His 40 years in brewing means he has seen the industry develop.
He says: “One of the greatest changes in brewing has been oxygen control, which prolongs the shelf life of beers. About 20 years ago it was only just coming in and now it’s one of the most important things in brewing.
“The other changes are mostly in technology and IT because it’s all about cost and labour now for the larger breweries. I prefer the hands-on approach — that way you get to see what’s working and what isn’t.”
Mr Mayo makes up to 11 different brews for Brakspear, including the year-round Special and one-off editions including Club to Pub, made for at the annual swim of the same name.
The most recent is the Mild, which was recently revived after a gap of 20 years, using the original recipe.
He says: “I quite like making the Mild just because there’s such a lot of interesting ingredients. It has three different malts but it’s still only three per cent so it’s more about the flavour.
“Brakspear is obviously a lot smaller than other places I’ve worked — in Cheltenham we had two huge mash drums which could make 600 barrels — but as far as quality is concerned it’s right up there.
“I tend to do a belt and braces job.

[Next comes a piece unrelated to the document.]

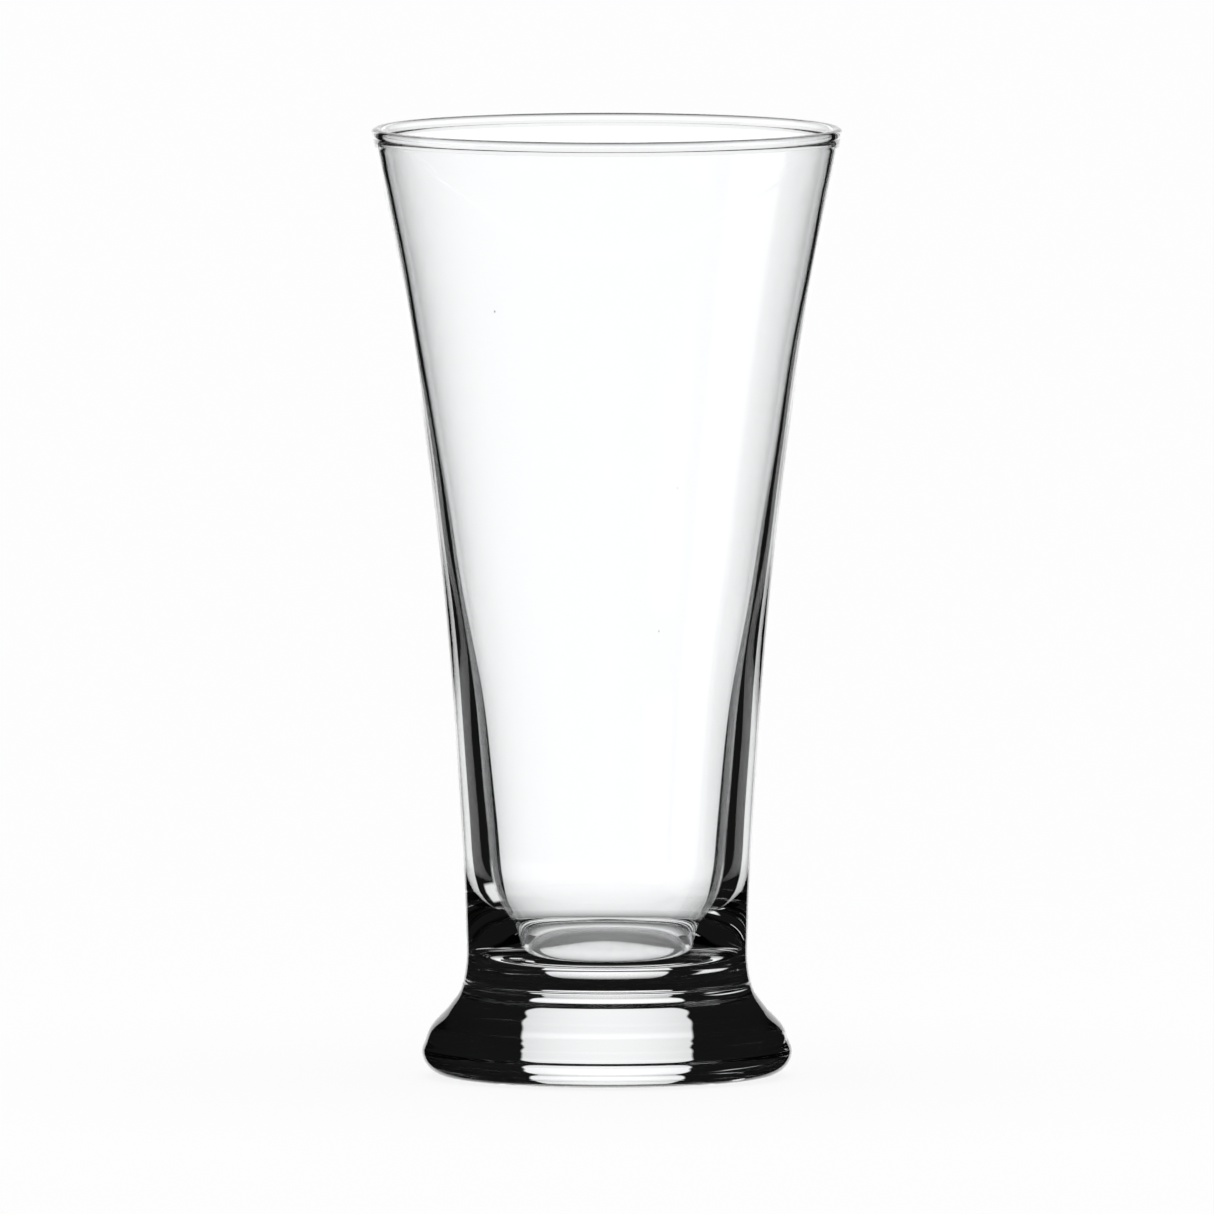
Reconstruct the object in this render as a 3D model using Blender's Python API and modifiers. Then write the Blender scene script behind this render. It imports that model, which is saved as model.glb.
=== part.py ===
"""Pint glass: a flared drinking glass on a heavy foot, in clear soda-lime glass.

Two pieces, fused while hot at the waist:
  bowl   the flared wall, thin at the fire-polished lip and thick below, with the inside floor
  foot   the solid flared foot, with a bearing ring round a shallow hollow underneath

Metres, +Z up, origin on the table at the middle of the foot. The two pieces stand
a hair apart at the joint plane, as every pair of touching pieces does here.
"""

import math

import bmesh
import bpy
import numpy as np

MM = 0.001
OBJECT_NAME = "pint_glass"

# The joint between foot and bowl
JOINT_HEIGHT = 18.8 * MM
JOINT_GAP = 0.3 * MM

# The lip: a round bead, a little fatter than the wall below it
LIP_BEAD_RADIUS = 1.14 * MM
LIP_CENTRE_RADIUS = 46.44 * MM
GLASS_HEIGHT = 191.5 * MM
LIP_START_DEG = -45.0
LIP_END_DEG = 225.0
LIP_STEPS = 12

# How the round is cut into facets
FACETS_ROUND = 64
FOOT_SPACING = 2.2 * MM
WALL_SPACING = 15.0 * MM
WELL_SPACING = 3.0 * MM

# Underside, from the axis to the flat bearing ring: (height, radius) in millimetres
UNDERSIDE = (
    (0.6, 0.0),
    (0.56, 12.09),
    (0.41, 22.19),
    (0.14, 27.24),
    (0.0, 30.02),
)

# Outside of the glass, from the bearing ring up: (height, radius) in millimetres
OUTSIDE_FOOT = (
    (0.0, 31.6),
    (0.4, 34.05),
    (1.09, 35.32),
    (2.48, 36.6),
    (4.06, 37.26),
    (5.35, 37.35),
    (7.13, 36.72),
    (9.11, 36.01),
    (11.1, 34.65),
    (13.18, 32.63),
    (15.16, 31.02),
    (17.14, 29.66),
    (19.22, 28.97),
    (21.79, 28.54),
    (24.27, 28.35),
    (27.74, 28.4),
)
OUTSIDE_WALL = (
    (35.66, 28.63),
    (47.55, 29.22),
    (61.42, 30.07),
    (75.29, 31.01),
    (89.16, 32.15),
    (103.03, 33.48),
    (116.9, 35.07),
    (130.76, 36.85),
    (144.63, 38.83),
    (158.5, 41.11),
    (170.39, 43.39),
    (178.32, 44.98),
    (183.27, 45.97),
    (186.24, 46.56),
    (187.73, 46.84),
    (188.62, 47.02),
)

# Inside of the bowl, from the axis at the floor up: (height, radius) in millimetres
INSIDE_WELL = (
    (22.29, 0.0),
    (22.29, 6.93),
    (22.44, 12.38),
    (22.88, 15.65),
    (23.97, 17.83),
    (25.56, 18.97),
    (27.74, 19.86),
    (30.51, 20.9),
    (33.19, 21.89),
    (36.16, 22.74),
    (39.63, 23.38),
)
INSIDE_WALL = (
    (47.55, 24.07),
    (57.46, 24.87),
    (65.38, 25.61),
    (73.31, 26.45),
    (81.23, 27.49),
    (89.16, 28.68),
    (101.05, 30.46),
    (114.91, 32.39),
    (128.78, 34.52),
    (142.65, 36.75),
    (156.52, 39.13),
    (170.39, 41.76),
    (178.32, 43.34),
    (183.27, 44.31),
    (186.24, 44.88),
    (187.73, 45.14),
    (188.42, 45.27),
)


def natural_spline(points):
    """Second derivatives at each point of a smooth curve through points, by length of chord."""
    chords = np.linalg.norm(np.diff(points, axis=0), axis=1)
    along = np.concatenate([[0.0], np.cumsum(chords)])
    count = len(points)
    matrix = np.zeros((count, count))
    right = np.zeros((count, points.shape[1]))
    matrix[0, 0] = 1.0
    matrix[-1, -1] = 1.0
    for i in range(1, count - 1):
        before = chords[i - 1]
        after = chords[i]
        matrix[i, i - 1] = before / 6.0
        matrix[i, i] = (before + after) / 3.0
        matrix[i, i + 1] = after / 6.0
        rise_after = (points[i + 1] - points[i]) / after
        rise_before = (points[i] - points[i - 1]) / before
        right[i] = rise_after - rise_before
    return along, np.linalg.solve(matrix, right)


def points_on_spline(points, spacings):
    """The curve through points, each stretch cut into pieces no longer than its spacing."""
    along, bend = natural_spline(points)
    curve = [points[0]]
    for i in range(len(points) - 1):
        length = along[i + 1] - along[i]
        pieces = max(1, math.ceil(length / spacings[i] - 0.05))
        for k in range(1, pieces + 1):
            b = k / pieces
            a = 1.0 - b
            straight = a * points[i] + b * points[i + 1]
            curved = (a**3 - a) * bend[i] + (b**3 - b) * bend[i + 1]
            curve.append(straight + curved * length**2 / 6.0)
    return curve


def stations(table):
    """Rows of (height, radius) in millimetres as (radius, height) in metres."""
    return [np.array((radius, height)) * MM for height, radius in table]


def lip_points():
    """The bead at the lip, from its outer side over the top to its inner side."""
    centre = np.array((LIP_CENTRE_RADIUS, GLASS_HEIGHT - LIP_BEAD_RADIUS))
    points = []
    for k in range(LIP_STEPS + 1):
        angle = math.radians(LIP_START_DEG + (LIP_END_DEG - LIP_START_DEG) * k / LIP_STEPS)
        points.append(centre + LIP_BEAD_RADIUS * np.array((math.cos(angle), math.sin(angle))))
    return points


def whole_section():
    """The outside from the bearing ring to the lip, and the inside from the lip to the axis."""
    foot = stations(OUTSIDE_FOOT)
    wall = stations(OUTSIDE_WALL)
    lip = lip_points()
    inside_wall = stations(INSIDE_WALL)[::-1]
    well = stations(INSIDE_WELL)[::-1]
    up = foot + wall + lip
    up_spacing = [FOOT_SPACING] * (len(foot) - 1) + [WALL_SPACING] * (1 + len(wall) + len(lip))
    outside = points_on_spline(np.array(up), up_spacing)
    down = lip[-2:] + inside_wall + well
    down_spacing = [WALL_SPACING] * (2 + len(inside_wall)) + [WELL_SPACING] * len(well)
    inside = points_on_spline(np.array(down), down_spacing)
    return outside, inside[2:]


def cut_at(curve, height):
    """Splits a rising curve at a height, with a point there on both halves."""
    for i in range(1, len(curve)):
        if curve[i][1] >= height:
            below = curve[i - 1]
            above = curve[i]
            share = (height - below[1]) / (above[1] - below[1])
            crossing = below + share * (above - below)
            crossing[1] = height
            return curve[:i] + [crossing], [crossing] + curve[i:]
    raise ValueError("the curve stops below the joint")


def without_slivers(curve, shortest):
    """Drops inner points that stand closer than shortest to the one before them."""
    kept = [curve[0]]
    for point in curve[1:-1]:
        if np.linalg.norm(point - kept[-1]) >= shortest:
            kept.append(point)
    if np.linalg.norm(curve[-1] - kept[-1]) < shortest and len(kept) > 1:
        kept.pop()
    kept.append(curve[-1])
    return kept


def glass_material(name, colour, roughness):
    material = bpy.data.materials.new(name)
    material.use_nodes = True
    shader = material.node_tree.nodes["Principled BSDF"]
    shader.inputs["Base Color"].default_value = (*colour, 1.0)
    shader.inputs["Roughness"].default_value = roughness
    shader.inputs["Metallic"].default_value = 0.0
    shader.inputs["IOR"].default_value = 1.52
    shader.inputs["Transmission Weight"].default_value = 1.0
    material.diffuse_color = (*colour, 0.35)
    return material


def turned(name, section, material, collection):
    """A piece turned round the Z axis from a section that runs down its outer side."""
    mesh = bpy.data.meshes.new(name)
    shape = bmesh.new()
    points = [shape.verts.new((float(radius), 0.0, float(height))) for radius, height in section]
    for first, second in zip(points[:-1], points[1:]):
        shape.edges.new((first, second))
    shape.to_mesh(mesh)
    shape.free()
    piece = bpy.data.objects.new(name, mesh)
    collection.objects.link(piece)
    screw = piece.modifiers.new("turn", "SCREW")
    screw.axis = "Z"
    screw.angle = math.tau
    screw.steps = FACETS_ROUND
    screw.render_steps = FACETS_ROUND
    screw.use_merge_vertices = True
    screw.merge_threshold = 0.00001
    screw.use_smooth_shade = True
    mesh.materials.append(material)
    return piece


def clear_scene():
    for thing in list(bpy.data.objects):
        bpy.data.objects.remove(thing)
    for collection in list(bpy.data.collections):
        bpy.data.collections.remove(collection)


clear_scene()
pieces = bpy.data.collections.new(OBJECT_NAME)
bpy.context.scene.collection.children.link(pieces)

outside_curve, inside_curve = whole_section()
foot_outside, _ = cut_at(outside_curve, JOINT_HEIGHT)
_, bowl_outside = cut_at(outside_curve, JOINT_HEIGHT + JOINT_GAP)

# The foot: flat top at the joint, down its flared side, over the bearing ring, into the hollow
foot_section = [np.array((0.0, JOINT_HEIGHT))]
foot_section += without_slivers(foot_outside[::-1], 0.3 * MM)
foot_section += stations(UNDERSIDE)[::-1]
turned("foot", foot_section, glass_material("foot_glass", (0.93, 0.96, 0.95), 0.02), pieces)

# The bowl: from the middle of its floor up the inside, over the lip, down the outside to the joint
bowl_section = inside_curve[::-1]
bowl_section += without_slivers(bowl_outside, 0.3 * MM)[::-1]
bowl_section += [np.array((0.0, JOINT_HEIGHT + JOINT_GAP))]
turned("bowl", bowl_section, glass_material("bowl_glass", (0.94, 0.97, 0.96), 0.0), pieces)

print("foot section points", len(foot_section), "bowl section points", len(bowl_section))
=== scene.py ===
# %% [markdown]
# # A pint glass in bright light
# The object is a flared drinking glass on a heavy foot, all of it clear glass. Its shape is
# turned, so it is the same all the way round, and everything that the eye sees in it is light
# from behind, bent by the glass. Two things therefore decide the look: the exact curve of the
# section, inside and outside, and where the bright background ends.
#
# The lesson reads the section from the measured model, draws a finer and smoother one through it,
# turns it into two fused pieces, gives the glass its small faults, and lights it as a maker's
# catalogue does, against a bright panel with dark on both sides.

# %% Load the measured model
import math

import bmesh
import bpy
import numpy as np
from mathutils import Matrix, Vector


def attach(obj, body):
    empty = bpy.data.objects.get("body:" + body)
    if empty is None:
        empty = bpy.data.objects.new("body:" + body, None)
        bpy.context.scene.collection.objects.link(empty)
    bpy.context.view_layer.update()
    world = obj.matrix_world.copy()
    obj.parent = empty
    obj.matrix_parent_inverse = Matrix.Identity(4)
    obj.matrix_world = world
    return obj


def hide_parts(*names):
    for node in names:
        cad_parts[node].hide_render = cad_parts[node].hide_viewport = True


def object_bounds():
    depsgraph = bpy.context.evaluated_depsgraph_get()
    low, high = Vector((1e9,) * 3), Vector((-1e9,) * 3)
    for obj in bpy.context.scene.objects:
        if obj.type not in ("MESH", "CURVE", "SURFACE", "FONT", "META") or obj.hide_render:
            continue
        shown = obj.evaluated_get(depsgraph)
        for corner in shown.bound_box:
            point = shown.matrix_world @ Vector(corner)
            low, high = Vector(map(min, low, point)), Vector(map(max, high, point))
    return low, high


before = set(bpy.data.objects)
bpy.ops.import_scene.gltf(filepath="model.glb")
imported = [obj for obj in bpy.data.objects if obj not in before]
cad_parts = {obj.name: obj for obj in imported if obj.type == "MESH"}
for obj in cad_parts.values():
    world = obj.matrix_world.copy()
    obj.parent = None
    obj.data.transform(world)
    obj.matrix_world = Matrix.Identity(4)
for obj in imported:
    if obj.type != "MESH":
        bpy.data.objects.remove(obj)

CAD_LOW, CAD_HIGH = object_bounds()
HEIGHT = CAD_HIGH.z - CAD_LOW.z
MM = 0.001
print("glass height", round(HEIGHT / MM, 1), "mm, widest", round((CAD_HIGH.x - CAD_LOW.x) / MM, 1))

# %% [markdown]
# ## Reading the section
# A turned shape is known from one cut through its axis. Each measured piece has a column of
# points at every facet, and the points that lie on the plane y = 0, on the positive side, are
# that cut. They are joined by edges of the mesh, so the cut can be walked like a path, from the
# point on the axis to the rim of the flat face where the two pieces meet. A flat floor may have
# no point at its middle, and then the cut is carried on level to the axis.

# %% Walk the cut of each measured piece
ON_PLANE = 0.000002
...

I go through everything and make sure the place stays clean, which you can’t do in a big brewery. We’ve just recruited a helper who will help collect, wash and rack the casks but at the moment I have to do everything.
“It’s a good job though and I don’t find it gets tedious. I usually get here at 8.30am and don’t leave until 10pm but that’s mostly due to the cleaning up. It’s a grafting job as there is a lot of manual work but I enjoy it.”